Osmanlı ve avrupa kültürünün etkileşimi ? SAÇMA ŞEYLER YAZANI ŞİKAYET EDERİM.



Sagot :

Osmanlı ve Avrupa Kültürünün Etkileşimi

Brüksel Yunus Emre Türk Kültür Merkezi, Gent Üniversitesi bünyesinde faaliyet gösteren Türkiye Araştırmaları Merkezi (TAM) ile Osmanlı İmparatorluğu ve Hollanda Krallığı arasında diplomatik ilişkilerin başlamasının 400. yılı vesilesiyle, Osmanlı ve Avrupa kültürleri arasındaki etkileşimleri konu alan bir konferans düzenledi.


Gent Üniversitesinde 4 Haziran 2012 tarihinde düzenlenen konferans öncesinde, Tarih Profesörü Eric Thoen, Avrupa için Türk tarihinin önemine işaret ederek bu tür araştırmaların gerçekleştirilmesi gerektiğini söyledi. Voka Gent Bölge Müdürü Stefan Derluyn ise faaliyetleri ve Türkiye’de işadamları için mevcut fırsatlar hakkında bilgi verdi.

 

Programda, Sanat Tarihi Profesörü Nurhan Atasoy, 15. ile 18. yüzyıllarda, Osmanlı kültürünün Avrupa üzerindeki etkilerine değindi.


Prof. Atasoy, Osmanlı’nın güçlü olduğu dönemlerde, Hollandalı bir işadamının Osmanlı gibi giyinip portresini dünyaca ünlü Flaman Ressam Peter Paul Rubens’e yaptırdığını; Avrupalı ‘Don’ların Osmanlı padişahları gibi giyinip güç gösterisi yaptıklarını ve ünlü August’un doğum gününde Arapça sultan yazılı bir madalyon bastırdığını belirtti.


O dönemlerde, Osmanlı başlıkların ve ay yıldızlı bayrakların, Portekiz’de Osmanlı halılarına kopyalandığını kaydetti.
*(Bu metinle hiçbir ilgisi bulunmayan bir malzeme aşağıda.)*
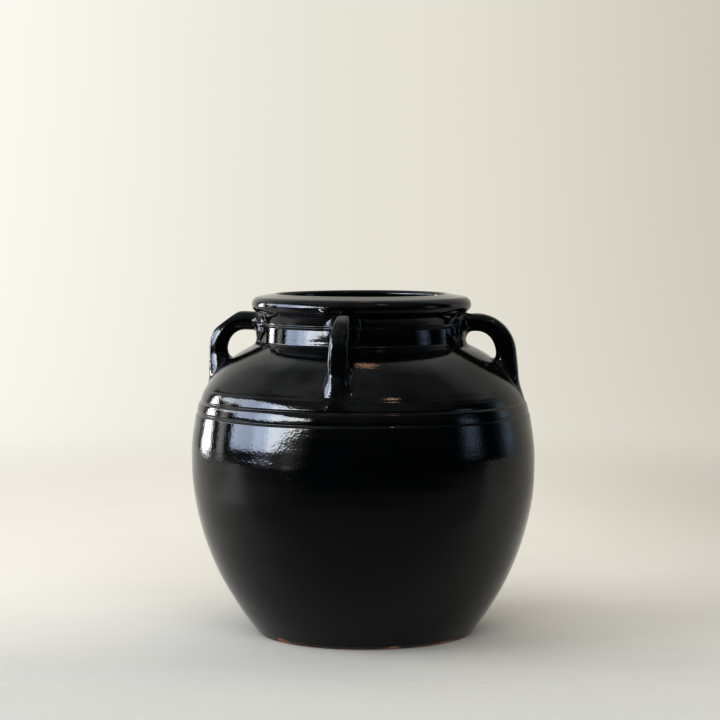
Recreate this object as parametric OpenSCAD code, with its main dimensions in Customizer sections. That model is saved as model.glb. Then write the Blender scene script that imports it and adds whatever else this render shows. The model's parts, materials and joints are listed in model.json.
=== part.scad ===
// Round-bodied clay jar with a rolled rim, a stepped neck, three incised
// shoulder lines and four loop handles.
// It is built from a floor slab, thrown rings and coils that are luted together.
// The origin is at the middle of the foot, +Z is up and one handle faces -Y.

/* [Body] */
// Height of the whole jar
jar_h = 265; // [262:1:275]
// Radius at the widest point
belly_r = 133.9; // [130:0.1:138]
// Height of the widest point
belly_z = 137.5; // [134:0.5:140]
// Radius of the foot that the jar stands on
foot_r = 83; // [78:0.5:90]
// Rounding of the edge between the foot and the wall
foot_edge_r = 2; // [1:0.5:4]
// Thickness of the body's wall
wall_t = 10; // [8:0.5:12]
// Thickness of the floor slab
floor_t = 11; // [8:0.5:14]
// Height that the joint between belly and shoulder drops towards the inside
seam_drop = 4; // [0:0.5:8]

/* [Shoulder] */
// Radius of the profile's arc just above the widest point
shoulder_arc_r = 145; // [140:1:150]
// Angle that this arc covers before the tighter arc over the shoulder starts
shoulder_arc_a = 13; // [11:0.5:15]
// Number of incised lines
line_count = 3; // [1:1:4]
// Height of the uppermost line
line_top_z = 191.5; // [186:0.5:192]
// Height from one line to the next
line_pitch = 9.2; // [6:0.1:10]
// Width of a line at the surface
line_w = 3.4; // [2:0.2:4]
// Depth of a line
line_depth = 1.3; // [0.5:0.1:1.6]

/* [Neck] */
// Radius of the neck outside, just above its foot
neck_r = 77.6; // [76.5:0.1:79]
// How much the neck's radius shrinks from its foot to the ridge
neck_taper = 1.1; // [0:0.1:1.5]
// Radius at the neck's foot, where it meets the shoulder
neck_foot_r = 81; // [80:0.5:83]
// Height of the neck's foot
neck_z = 226; // [224:0.5:227]
// Height of the small ridge round the neck
ridge_z = 241; // [239:0.5:242]
// Radius of the ridge's section
ridge_r = 1.5; // [0.8:0.1:2]
// Depth of the hollow under the rim
undercut = 0.6; // [0.3:0.1:2]

/* [Rim] */
// Radius of the rim outside
rim_r = 85.7; // [84:0.1:88]
// Radius of the mouth
mouth_r = 65; // [62:0.5:67]
// Height of the rim's underside
rim_z = 250; // [249:0.5:251]
// Radius of the rolled outer edge
roll_r = 6.5; // [5:0.5:6.5]
// Radius of the inner lip
lip_r = 3; // [2:0.5:4]

/* [Handles] */
// Distance from the jar's axis to the outside of a handle
handle_reach = 119.8; // [118:0.1:124]
// Thickness of the coil, outwards
handle_t = 13; // [12:0.5:14]
// Width of the coil
handle_w = 15; // [13:0.5:18]
// Rounding of the coil's edges
handle_edge_r = 4; // [2:0.5:5]
// Height of a handle's top
handle_top_z = 249.4; // [247:0.1:249.5]
// Radius of the bend along the middle of the coil
bend_r = 20; // [15:0.5:21]
// Outward lean of a handle
handle_lean = 2; // [0:0.5:4]

/* [Hidden] */
$fn = 96;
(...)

Hollanda’daki Leiden Üniversitesine bağlı çalışan Türkiye ve Osmanlı Tarihçisi Prof. Hans Theunissen, Osmanlı’da sarayları ve camileri süsleyen ve günümüze kadar devam eden mavi beyaz çini geleneğine değinerek Osmanlı’daki çini ustalarının çizdikleri figürlerde İslâmî motiflerin Çin ve İran kültürlerinden de esinlendiklerini, daha sonraki yıllarda ise Hollanda’yı anımsatan insan ve değirmen figürlerinin çinilerde boy gösterdiğini söyledi.


Osmanlı’nın son dönemlerinde Avrupa kültürünün etkisinin arttığını belirten Prof. Theunissen, “Ancak; Osmanlı padişahları kendi kültürlerine ters olan parçaları alıp sarayına koymuyorlardı.” dedi.


Oktay Alademir’in kemanıyla renk kattığı söyleşi’ye çoğunluğunu tarih ve sanat tarihçilerinden oluşan akademisyenler, öğrenciler katıldı.